Later Years and Death
Advancing age brought illness, likely of a chronic and debilitating kind. In retirement near Kumamoto, Musashi withdrew to the Reigando cave to write and to refine his teachings. The patronage of Hosokawa Tadatoshi and the presence of devoted pupils ensured that his ideas would not vanish with him. He died around 1645, having completed The Book of Five Rings and set his affairs in order as best the times allowed. His burial in the region anchored his memory to the Hosokawa domain, where accounts, relics, and disciples preserved stories about his life, his sparring methods, and his instructions to students such as Terao Magonojo and Terao Motomenosuke.

Legacy
Musashi's legacy operates on several levels. As a duelist, he became a touchstone of fearlessness and cunning, defined by the triumphs over the Yoshioka school and Sasaki Kojiro. As a teacher, he founded a school that treated the two swords not as a flourish but as an integrated system of control, now kept alive through lines of transmission.
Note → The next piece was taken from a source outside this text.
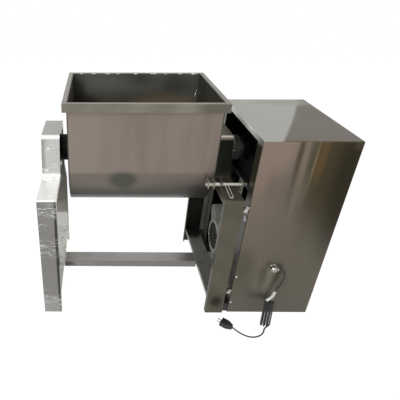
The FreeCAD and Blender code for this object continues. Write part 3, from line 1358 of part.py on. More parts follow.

As an artist, he showed that the mental habits of strategy and the discipline of brush and blade could spring from one root. As an author, he left a compact but inexhaustible manual that continues to be studied in military academies, dojos, and business seminars. The people around him shaped this legacy: Shinmen Munisai set the early standard; opponents like Yoshioka Seijuro, Yoshioka Denshichiro, and Sasaki Kojiro provided proving grounds; patrons like Hosokawa Tadatoshi supplied the space to write; students like Terao Magonojo and Takemura Yoemon carried the method forward; and family like Miyamoto Iori ensured the name endured. Across centuries, Musashi stands not just as a paragon of the sword, but as an exemplar of concentration, restraint, and adaptability in changing times.